Unlike the massive growth experienced by Marsaskala in the past decade, Birkirkara has grown slowly and organically over a century, from 8,500 residents in 1901 to its current 22,000. It was only in 1967 that Birkirkara became Malta’s second largest town after Sliema. By 1985 Sliema had lost a big chunk of its population and Birkirkara emerged as the most populous locality.
But with Mosta’s population rising at a faster rate during the past decade, Birkirkara could lose its top position in the next 10 years. With an average age of 38, it is also a slightly younger town than Sliema and Valletta, but older than Mosta.

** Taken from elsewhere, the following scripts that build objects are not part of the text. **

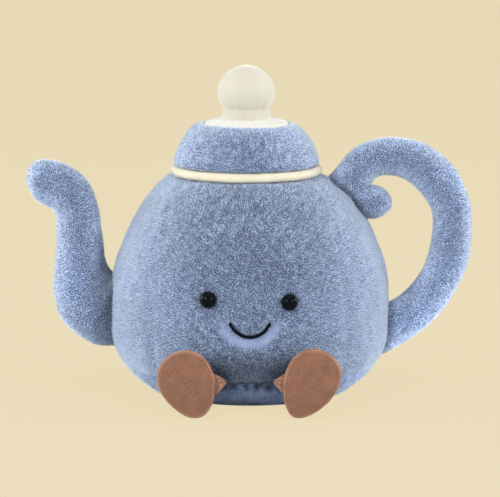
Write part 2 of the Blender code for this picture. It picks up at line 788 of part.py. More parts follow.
def ball_cutter(name, radius, location):
    """Round cutter that leaves room for the end of a leg."""
    bpy.ops.mesh.primitive_uv_sphere_add(
        segments=20, ring_count=12, radius=radius, location=location)
    return make_cutter(adopt(bpy.context.active_object, name))


def make_leg(side, root, ankle, pivot, material):
    """Short gathered leg, round at the body and at the ankle, with a waist between."""
    mesh = bpy.data.meshes.new("leg_" + side)
    work = bmesh.new()
    along = ankle - root
    length = along.length
    turn = along.to_track_quat("Z", "Y").to_matrix().to_4x4()
    rings = []
    for radius, height in leg_profile(length):
        ring = []
        for i in range(LEG_SIDES):
            angle = 2 * math.pi * i / LEG_SIDES
            point = Vector((radius * math.cos(angle), radius * math.sin(angle), height))
            ring.append(work.verts.new(turn @ point))
        rings.append(ring)
    for low, high in zip(rings[:-1], rings[1:]):
        for i in range(LEG_SIDES):
            j = (i + 1) % LEG_SIDES
            work.faces.new((low[i], low[j], high[j], high[i]))
    work.faces.new(rings[0][::-1])
    work.faces.new(rings[-1])
    bmesh.ops.recalc_face_normals(work, faces=work.faces)
    work.to_mesh(mesh)
    work.free()
    smooth_shade(mesh)
    return add_object("leg_" + side, mesh, material, parent=pivot)


def leg_profile(length):
    """Radius and height along the leg: two balls joined by a gathered waist."""
    small = LEG_ROOT_RADIUS
    large = ANKLE_RADIUS
    waist = LEG_WAIST_RADIUS
    points = []
    for angle in np.radians([-85, -62, -38, -14]):
        points.append((small * math.cos(angle), small * math.sin(angle)))
    points.append((waist, math.sqrt(small ** 2 - waist ** 2)))
    points.append((waist, length - math.sqrt(large ** 2 - waist ** 2)))
    for angle in np.radians([-16, 12, 38, 62, 85]):
        points.append((large * math.cos(angle), length + large * math.sin(angle)))
    return points


def main():
    """Make every sub-part."""
    body, panel, filling = make_body()
    make_lid()
    make_knob()
    make_limbs()
    make_smile()
    for side, sign in (("left", -1), ("right", 1)):
        make_eye(side, sign, body, filling)
        make_foot(side, sign, body, panel, filling)


main()
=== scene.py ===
# %% [markdown]
# # A plush teapot
# The object is a soft toy: a round teapot of short blue plush with a lid, a cream knob, a curved
# spout, a looped handle, a stitched smile and two feet of fine cord fabric. This lesson dresses
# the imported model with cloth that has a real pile, and each piece keeps the place of its solid.

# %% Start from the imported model
import math
from functools import partial

import bpy
import numpy as np
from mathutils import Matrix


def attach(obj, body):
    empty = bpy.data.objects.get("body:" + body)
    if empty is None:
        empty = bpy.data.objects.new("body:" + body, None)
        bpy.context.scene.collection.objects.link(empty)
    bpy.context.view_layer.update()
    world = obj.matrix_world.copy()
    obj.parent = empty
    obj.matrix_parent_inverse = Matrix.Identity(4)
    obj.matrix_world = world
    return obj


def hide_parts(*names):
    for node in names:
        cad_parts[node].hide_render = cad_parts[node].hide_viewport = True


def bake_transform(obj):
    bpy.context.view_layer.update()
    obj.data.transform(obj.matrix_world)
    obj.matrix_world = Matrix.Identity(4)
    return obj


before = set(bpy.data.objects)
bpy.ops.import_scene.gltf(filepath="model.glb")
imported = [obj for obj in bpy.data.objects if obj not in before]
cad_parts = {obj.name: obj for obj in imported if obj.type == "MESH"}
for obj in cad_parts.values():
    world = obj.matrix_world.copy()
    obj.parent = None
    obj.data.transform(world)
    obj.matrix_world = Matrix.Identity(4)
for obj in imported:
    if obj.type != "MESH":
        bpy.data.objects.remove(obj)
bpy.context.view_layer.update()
MM = 0.001

# %% [markdown]
# ## Camera
# The photograph was taken from in front and a little above with a long lens, so the near and
# far sides of the pot look equally large. The lens is worked out from the pixels: a focal
# length in pixels, times the sensor's width, over the picture's width.

# %% Camera
IMAGE_WIDTH = 500
FOCAL_PIXELS = 2683
SENSOR_WIDTH = 36
CAMERA_PLACE = (0.0, -1.700, 0.3638)
CAMERA_PITCH = math.radians(9.16)

camera_data = bpy.data.cameras.new("camera")
camera_data.sensor_fit = "HORIZONTAL"
camera_data.sensor_width = SENSOR_WIDTH
camera_data.lens = FOCAL_PIXELS * SENSOR_WIDTH / IMAGE_WIDTH
camera_data.clip_end = 30
camera = bpy.data.objects.new("camera", camera_data)
camera.location = CAMERA_PLACE
camera.rotation_euler = (math.pi / 2 - CAMERA_PITCH, 0, 0)
bpy.context.scene.collection.objects.link(camera)
bpy.context.scene.camera = camera
print("lens", round(camera_data.lens, 1), "mm")

# %% [markdown]
# ## Floor, backdrop and light
# The photograph has one flat pale beige behind and below the toy. The floor is a large plane.
# Seen straight on, part of its light is its own colour, which keeps it even, and the rest is
# real light, so the toy's soft shadow stays. Two softboxes beside the camera make the two
# highlights of each bead eye. Two large ones on the left and right make the edges of the toy
# lighter than its front, a weak one lights its top, and the sky and the floor fill the shadows.

# %% Colours, floor and world
def linear(red, green, blue):
    """Screen colour from 0 to 255 as linear colour: ((c + 0.055) / 1.055) to the power 2.4."""
    screen = np.array([red, green, blue]) / 255
    low = screen / 12.92
    high = ((screen + 0.055) / 1.055) ** 2.4
    return (*np.where(screen <= 0.04045, low, high).tolist(), 1.0)


BEIGE = linear(234, 220, 185)
SKY = (0.97, 0.985, 1.0, 1.0)
SKY_STRENGTH = 0.62
FLOOR_SELF_LIGHT = 0.94
PAPER = linear(232, 234, 238)
FLOOR_SIZE = 14.0


def feed(tree, node, inputs):
    """Give a node's inputs sockets to link to or plain values."""
    for label, value in inputs.items():
        if isinstance(value, bpy.types.NodeSocket):
            tree.links.new(value, node.inputs[label])
        else:
            node.inputs[label].default_value = value
    return node


def new_node(tree, kind, inputs, **settings):
    """A shader node with its properties and inputs."""
    node = tree.nodes.new("ShaderNode" + kind)
    for label, value in settings.items():
        setattr(node, label, value)
    return feed(tree, node, inputs)


def math_node(tree, operation, first, second):
    """The result of one Math node on two sockets or numbers."""
    return new_node(tree, "Math", {0: first, 1: second}, operation=operation).outputs[0]


def light_and_sight(owner, lit, seen, output, share=1.0):
    """Give a world or material one shader for light and a share of another for the eye.

    The eye's rays come from the camera, by way of a reflection or through glass.
    """
    owner.use_nodes = True
    tree = owner.node_tree
    tree.nodes.clear()
    rays = tree.nodes.new("ShaderNodeLightPath").outputs
    direct = math_node(tree, "MAXIMUM", rays["Is Camera Ray"], rays["Is Glossy Ray"])
    direct = math_node(tree, "MAXIMUM", direct, rays["Is Transmission Ray"])
    shaders = [new_node(tree, *shader).outputs[0] for shader in (lit, seen)]
    factor = math_node(tree, "MULTIPLY", direct, share)
    either = new_node(tree, "MixShader", {0: factor, 1: shaders[0], 2: shaders[1]})
    new_node(tree, output, {"Surface": either.outputs[0]})


world = bpy.data.worlds.new("studio")
bpy.context.scene.world = world
light_and_sight(world, ("Background", {"Color": SKY, "Strength": SKY_STRENGTH}),
                ("Background", {"Color": BEIGE}), "OutputWorld")

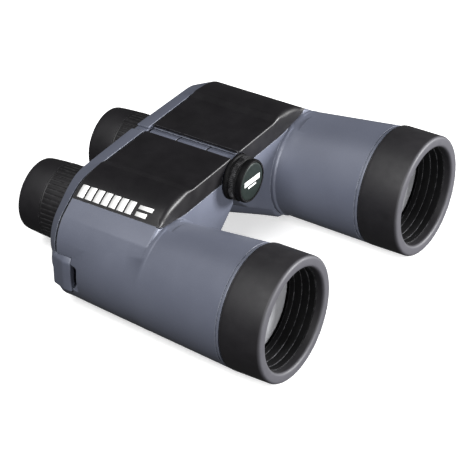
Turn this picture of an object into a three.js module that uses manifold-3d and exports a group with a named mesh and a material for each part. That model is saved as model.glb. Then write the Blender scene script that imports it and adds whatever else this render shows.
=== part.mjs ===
// Porro-prism binoculars with individually focusing eyepieces.
// Millimetres, +Z up, +Y towards the objectives, +X to the user's right.
// The origin is at the middle of the footprint, at the height the binoculars stand on.

import * as THREE from 'three';
import { ConvexGeometry } from 'three/addons/geometries/ConvexGeometry.js';
import { mergeVertices } from 'three/addons/utils/BufferGeometryUtils.js';
import Module from 'manifold-3d';

const wasm = await Module();
wasm.setup();

// ---------------------------------------------------------------- driving dimensions

const GAP = 0.3; // clearance kept between pieces that touch
const WALL = 2.2; // housing wall
const FINE = 32; // sides of the large turned pieces
const PLAIN = 18; // sides of the small ones

const OBJECTIVE = { x: 64, z: 32 };
const EYEPIECE = { x: 30.5, z: 27.2 };
const HINGE_Z = 54;

// stations along the optical axis
const SEAM_Y = -37; // housing meets the rear cover
const COVER_FRONT_Y = -38.1; // front edge of the rear cover
const COVER_BACK_Y = -45; // its rear face
const WALL_Y = 14.2; // front wall of the housing
const RING_Y = 66; // grey tube meets the rubber ring
const END_Y = 89.2; // front of the objectives
const EYECUP_Y = -86.8; // back of the eyecups

// the objective tube tapers towards the housing and leans in with it
const TUBE = {
  back: { y: -20, x: 60.7, z: 28.4, r: 25.6 },
  front: { y: RING_Y, x: 64, z: 31.6, r: 31.5 },
};
const FLANGE = { depth: 4.2, extra: 1.4 }; // the step where the tube leaves the front wall
const NECK = { outer: 29.4, inner: 27.9, end: 83.8 }; // the tube's thinner front end

const HINGE = {
  knuckleR: 10.4,
  clearR: 10.8,
  wallR: 13, // the housing's inner wall round the knuckles
  boreR: 6.3,
  axleR: 6,
  rearKnuckleEnd: -21,
  frontKnuckleStart: -1.5,
  washer: 0.8,
};
const EAR = { inner: 9.4, outer: 10.6, clear: 10.9, passR: 12.4 }; // rear cover round the hinge

const OCULAR = {
  ringR: 19.8,
  ribR: 20.3,
  ribs: 36,
  ringBore: 18.9,
  recessR: 20.8,
  bossR: 22.7,
  hubR: 19.6,
  floorY: -39.6,
  skirtY: -43.6,
  backY: -72.3,
  sleeveR: 17.2,
  sleeveBore: 15.6,
  barrelR: 15.3,
  lensR: 12.3,
};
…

Attard has grown tenfold since the beginning of the 20th century when it boasted a mere 1,837 inhabitants. This middle class locality owes its growth to the post Labour years in the late 1980s and early 1990s when the population nearly doubled from 5,681 in 1985, to 9,214 ten years later.
The town’s population has increased by a further 1,000 residents in the past 10 years reaching 10,405 in 2005.
But Attard’s population is relatively older than faster growing localities like Marsaskala. The average age of the locality’s inhabitants is 36. Children under 9 still outnumber residents aged over 60.
69% of Attard’s 3,009 households host more than three persons and only 9% are occupied by single persons – an indication that most households consist of families with a number of children. In fact households consisting of four persons account for 31% of the total.
Attard also has a relatively low density of 1,567 person per square kilometre; a tenth of Sliema’s density.